Provided data —

^^^^

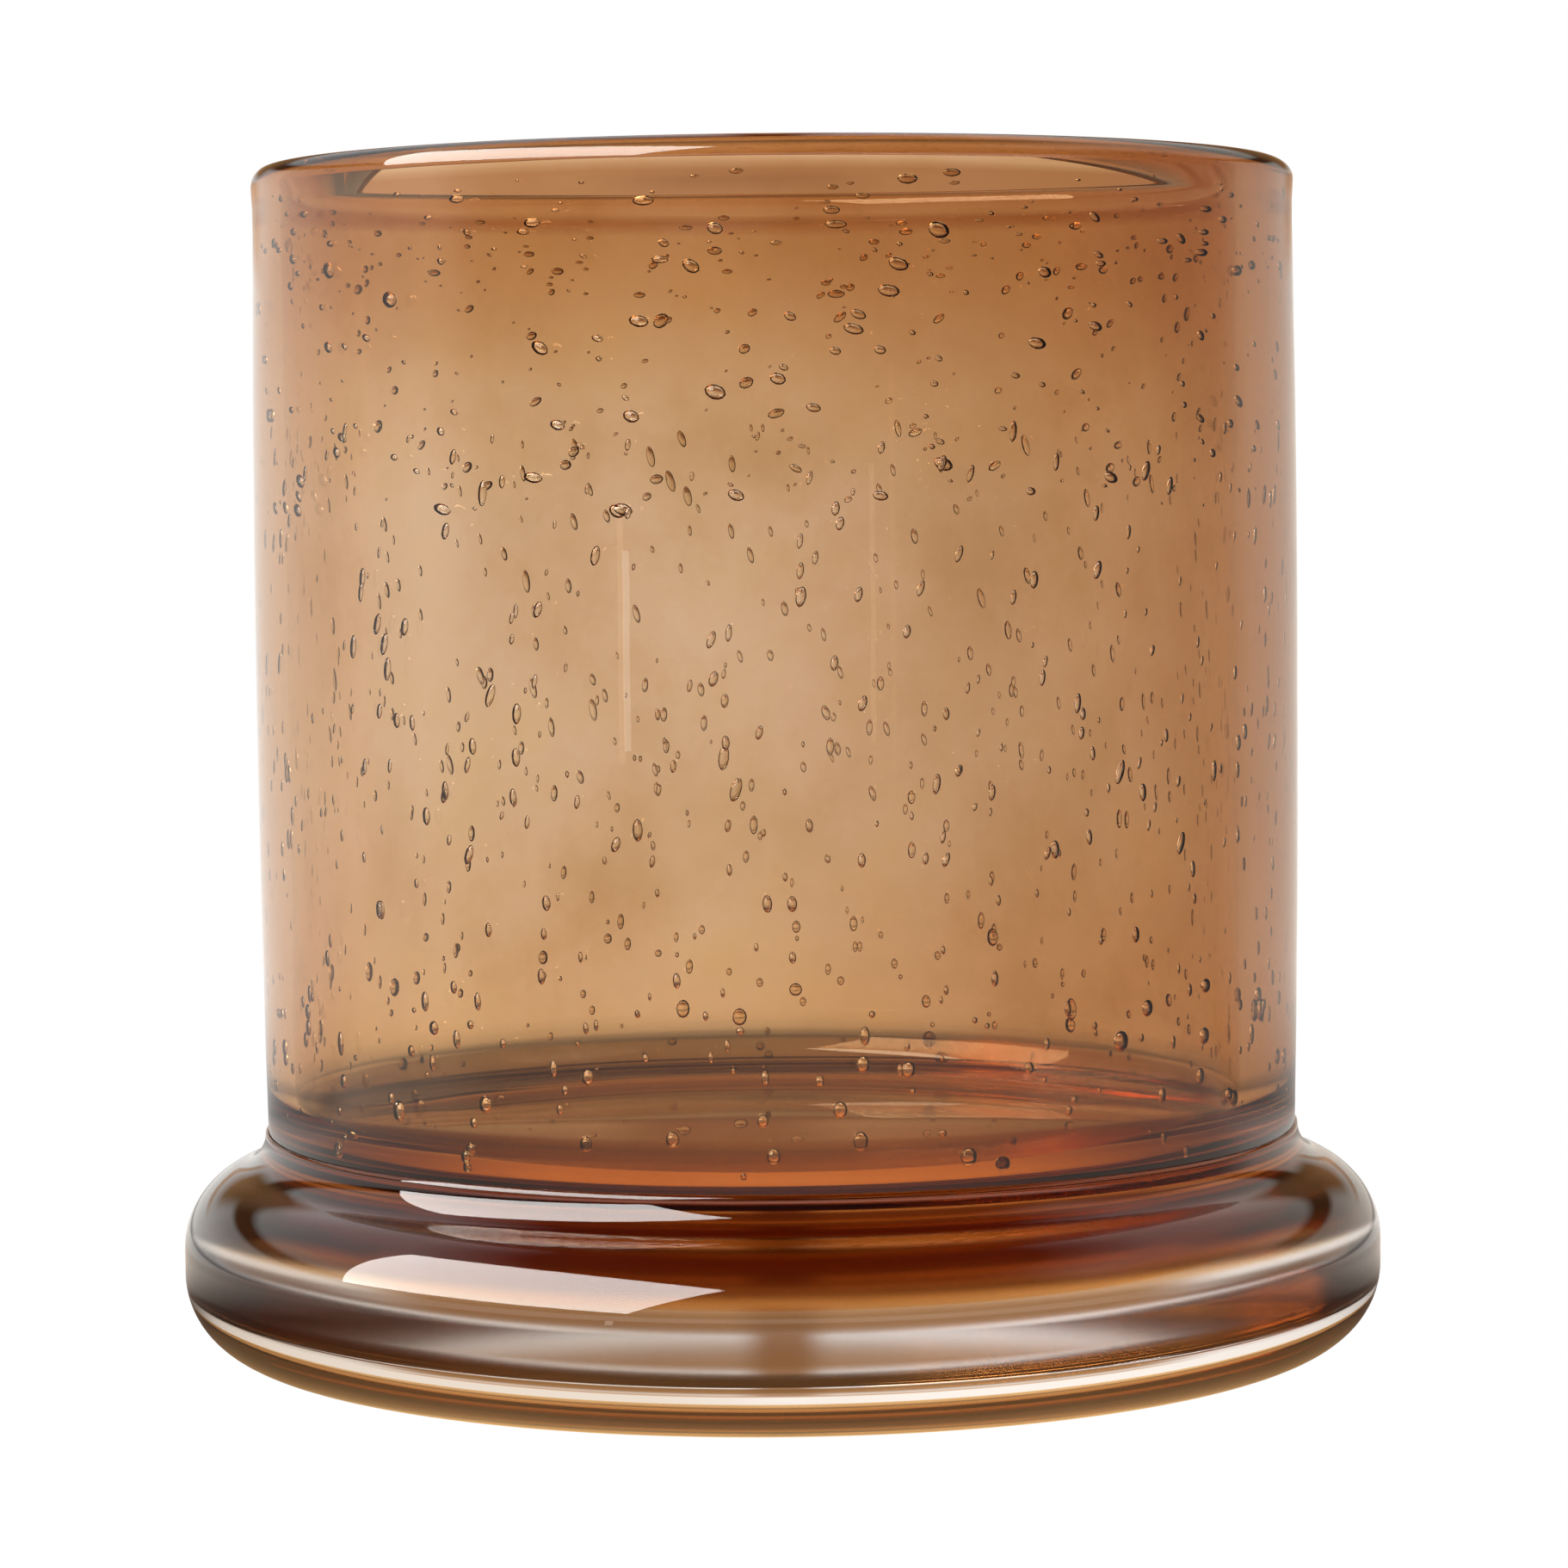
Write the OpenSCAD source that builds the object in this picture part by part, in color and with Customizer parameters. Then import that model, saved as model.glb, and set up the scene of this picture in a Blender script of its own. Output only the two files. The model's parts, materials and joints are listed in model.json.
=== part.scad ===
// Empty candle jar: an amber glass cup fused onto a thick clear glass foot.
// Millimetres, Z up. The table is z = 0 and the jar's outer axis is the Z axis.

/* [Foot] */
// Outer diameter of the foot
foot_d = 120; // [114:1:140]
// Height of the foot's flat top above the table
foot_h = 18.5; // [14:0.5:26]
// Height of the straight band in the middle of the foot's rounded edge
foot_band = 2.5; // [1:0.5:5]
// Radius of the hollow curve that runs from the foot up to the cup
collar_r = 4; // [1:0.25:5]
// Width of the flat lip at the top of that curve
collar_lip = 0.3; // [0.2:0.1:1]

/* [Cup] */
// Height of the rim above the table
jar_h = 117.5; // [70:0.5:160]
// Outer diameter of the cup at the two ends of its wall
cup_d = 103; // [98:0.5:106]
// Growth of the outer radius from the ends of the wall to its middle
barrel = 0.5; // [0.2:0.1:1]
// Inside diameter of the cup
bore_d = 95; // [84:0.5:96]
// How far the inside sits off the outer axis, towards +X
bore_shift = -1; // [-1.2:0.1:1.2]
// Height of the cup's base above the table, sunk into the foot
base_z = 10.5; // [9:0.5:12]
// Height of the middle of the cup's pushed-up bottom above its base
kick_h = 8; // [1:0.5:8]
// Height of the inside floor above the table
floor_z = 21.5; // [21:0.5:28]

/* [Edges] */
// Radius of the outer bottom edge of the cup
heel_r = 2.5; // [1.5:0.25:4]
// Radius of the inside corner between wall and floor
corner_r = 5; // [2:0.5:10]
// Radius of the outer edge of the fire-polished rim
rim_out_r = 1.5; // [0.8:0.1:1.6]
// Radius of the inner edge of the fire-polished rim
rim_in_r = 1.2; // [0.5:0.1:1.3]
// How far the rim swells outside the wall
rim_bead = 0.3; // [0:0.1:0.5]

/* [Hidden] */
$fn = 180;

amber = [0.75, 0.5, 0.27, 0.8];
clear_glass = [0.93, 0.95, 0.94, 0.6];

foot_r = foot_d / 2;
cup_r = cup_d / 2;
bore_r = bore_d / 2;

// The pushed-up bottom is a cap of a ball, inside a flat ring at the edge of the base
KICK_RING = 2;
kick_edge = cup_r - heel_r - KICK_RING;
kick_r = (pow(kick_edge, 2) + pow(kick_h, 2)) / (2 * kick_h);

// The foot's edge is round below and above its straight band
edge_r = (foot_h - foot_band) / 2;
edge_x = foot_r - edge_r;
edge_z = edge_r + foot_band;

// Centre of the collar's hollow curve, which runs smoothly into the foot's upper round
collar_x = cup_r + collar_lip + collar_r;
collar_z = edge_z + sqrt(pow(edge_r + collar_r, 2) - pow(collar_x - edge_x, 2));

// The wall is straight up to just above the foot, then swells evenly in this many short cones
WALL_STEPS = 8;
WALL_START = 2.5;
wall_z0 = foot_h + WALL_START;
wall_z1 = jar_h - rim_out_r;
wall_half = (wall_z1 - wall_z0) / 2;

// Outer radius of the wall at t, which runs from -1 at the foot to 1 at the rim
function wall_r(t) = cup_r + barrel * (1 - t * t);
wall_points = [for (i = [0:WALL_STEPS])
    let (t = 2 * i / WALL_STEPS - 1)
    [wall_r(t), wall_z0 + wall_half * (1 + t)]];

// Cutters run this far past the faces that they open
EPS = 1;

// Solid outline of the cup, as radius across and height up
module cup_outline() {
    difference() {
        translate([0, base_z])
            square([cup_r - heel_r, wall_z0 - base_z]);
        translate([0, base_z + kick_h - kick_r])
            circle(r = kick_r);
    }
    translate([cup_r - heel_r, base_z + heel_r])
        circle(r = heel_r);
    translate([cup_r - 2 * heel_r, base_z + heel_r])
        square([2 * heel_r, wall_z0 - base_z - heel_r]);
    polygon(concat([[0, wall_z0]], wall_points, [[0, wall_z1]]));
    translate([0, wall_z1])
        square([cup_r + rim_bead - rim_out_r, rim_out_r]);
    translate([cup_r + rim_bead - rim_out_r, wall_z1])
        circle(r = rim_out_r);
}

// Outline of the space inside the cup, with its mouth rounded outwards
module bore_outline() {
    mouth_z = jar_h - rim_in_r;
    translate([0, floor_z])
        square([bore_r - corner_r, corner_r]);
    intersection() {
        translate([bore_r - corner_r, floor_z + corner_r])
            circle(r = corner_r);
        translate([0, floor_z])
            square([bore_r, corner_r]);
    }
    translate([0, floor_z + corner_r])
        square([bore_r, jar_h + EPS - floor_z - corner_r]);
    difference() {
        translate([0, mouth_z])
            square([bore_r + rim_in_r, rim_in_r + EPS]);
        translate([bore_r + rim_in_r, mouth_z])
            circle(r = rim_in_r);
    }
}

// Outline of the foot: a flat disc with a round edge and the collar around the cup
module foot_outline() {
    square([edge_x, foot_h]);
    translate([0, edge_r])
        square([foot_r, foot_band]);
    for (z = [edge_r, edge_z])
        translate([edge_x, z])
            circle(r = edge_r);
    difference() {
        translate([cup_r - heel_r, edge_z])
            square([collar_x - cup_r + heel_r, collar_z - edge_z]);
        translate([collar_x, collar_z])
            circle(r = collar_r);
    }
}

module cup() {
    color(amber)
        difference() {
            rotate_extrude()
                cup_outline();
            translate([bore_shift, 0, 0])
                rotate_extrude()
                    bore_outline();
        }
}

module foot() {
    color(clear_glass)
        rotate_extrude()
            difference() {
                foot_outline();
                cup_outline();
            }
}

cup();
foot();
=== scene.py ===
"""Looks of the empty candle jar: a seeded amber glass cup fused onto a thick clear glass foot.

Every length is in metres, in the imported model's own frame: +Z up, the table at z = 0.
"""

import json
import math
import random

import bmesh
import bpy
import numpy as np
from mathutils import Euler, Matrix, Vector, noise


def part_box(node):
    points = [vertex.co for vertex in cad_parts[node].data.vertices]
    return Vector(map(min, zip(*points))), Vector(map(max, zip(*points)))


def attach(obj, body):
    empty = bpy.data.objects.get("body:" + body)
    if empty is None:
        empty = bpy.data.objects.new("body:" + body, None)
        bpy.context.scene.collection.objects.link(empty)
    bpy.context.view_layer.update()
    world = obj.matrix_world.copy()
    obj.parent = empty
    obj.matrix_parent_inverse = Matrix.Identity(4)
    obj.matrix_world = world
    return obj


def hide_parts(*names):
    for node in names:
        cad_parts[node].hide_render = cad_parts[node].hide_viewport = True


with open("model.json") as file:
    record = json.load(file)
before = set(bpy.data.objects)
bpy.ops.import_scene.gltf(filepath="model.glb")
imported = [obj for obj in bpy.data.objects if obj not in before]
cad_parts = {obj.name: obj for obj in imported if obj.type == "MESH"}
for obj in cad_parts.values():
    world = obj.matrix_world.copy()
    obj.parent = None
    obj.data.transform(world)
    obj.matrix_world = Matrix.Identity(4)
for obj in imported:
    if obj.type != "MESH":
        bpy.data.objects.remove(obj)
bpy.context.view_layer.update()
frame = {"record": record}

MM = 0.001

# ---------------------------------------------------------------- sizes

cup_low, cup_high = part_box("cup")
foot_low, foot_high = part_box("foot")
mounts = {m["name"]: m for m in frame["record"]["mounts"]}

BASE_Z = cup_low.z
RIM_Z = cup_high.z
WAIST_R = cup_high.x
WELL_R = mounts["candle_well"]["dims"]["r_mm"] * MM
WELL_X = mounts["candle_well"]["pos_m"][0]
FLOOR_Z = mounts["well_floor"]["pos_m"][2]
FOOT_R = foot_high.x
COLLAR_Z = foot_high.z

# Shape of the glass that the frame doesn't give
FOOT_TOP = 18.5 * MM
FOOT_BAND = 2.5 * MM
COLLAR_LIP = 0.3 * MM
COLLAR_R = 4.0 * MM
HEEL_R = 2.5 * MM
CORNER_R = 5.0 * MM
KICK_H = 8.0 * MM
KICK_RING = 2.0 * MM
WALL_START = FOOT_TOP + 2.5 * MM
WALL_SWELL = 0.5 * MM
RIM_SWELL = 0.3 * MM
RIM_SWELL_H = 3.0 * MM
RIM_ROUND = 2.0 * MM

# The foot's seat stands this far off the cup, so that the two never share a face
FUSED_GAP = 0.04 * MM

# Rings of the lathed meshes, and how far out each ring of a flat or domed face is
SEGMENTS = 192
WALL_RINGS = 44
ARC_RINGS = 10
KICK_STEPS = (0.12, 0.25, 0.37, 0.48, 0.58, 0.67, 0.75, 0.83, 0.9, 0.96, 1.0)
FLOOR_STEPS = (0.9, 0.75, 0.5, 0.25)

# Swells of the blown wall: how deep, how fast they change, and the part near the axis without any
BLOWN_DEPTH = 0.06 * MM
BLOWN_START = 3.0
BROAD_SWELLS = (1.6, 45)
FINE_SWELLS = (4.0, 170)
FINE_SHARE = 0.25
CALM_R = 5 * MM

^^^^

Aim of the exercise —
Take the listing above and repeat exactly the lines from the one containing "around the cup" through the one containing "obj.matrix_world = world", both included.

The solution —
// Outline of the foot: a flat disc with a round edge and the collar around the cup
module foot_outline() {
    square([edge_x, foot_h]);
    translate([0, edge_r])
        square([foot_r, foot_band]);
    for (z = [edge_r, edge_z])
        translate([edge_x, z])
            circle(r = edge_r);
    difference() {
        translate([cup_r - heel_r, edge_z])
            square([collar_x - cup_r + heel_r, collar_z - edge_z]);
        translate([collar_x, collar_z])
            circle(r = collar_r);
    }
}

module cup() {
    color(amber)
        difference() {
            rotate_extrude()
                cup_outline();
            translate([bore_shift, 0, 0])
                rotate_extrude()
                    bore_outline();
        }
}

module foot() {
    color(clear_glass)
        rotate_extrude()
            difference() {
                foot_outline();
                cup_outline();
            }
}

cup();
foot();
=== scene.py ===
"""Looks of the empty candle jar: a seeded amber glass cup fused onto a thick clear glass foot.

Every length is in metres, in the imported model's own frame: +Z up, the table at z = 0.
"""

import json
import math
import random

import bmesh
import bpy
import numpy as np
from mathutils import Euler, Matrix, Vector, noise


def part_box(node):
    points = [vertex.co for vertex in cad_parts[node].data.vertices]
    return Vector(map(min, zip(*points))), Vector(map(max, zip(*points)))


def attach(obj, body):
    empty = bpy.data.objects.get("body:" + body)
    if empty is None:
        empty = bpy.data.objects.new("body:" + body, None)
        bpy.context.scene.collection.objects.link(empty)
    bpy.context.view_layer.update()
    world = obj.matrix_world.copy()
    obj.parent = empty
    obj.matrix_parent_inverse = Matrix.Identity(4)
    obj.matrix_world = world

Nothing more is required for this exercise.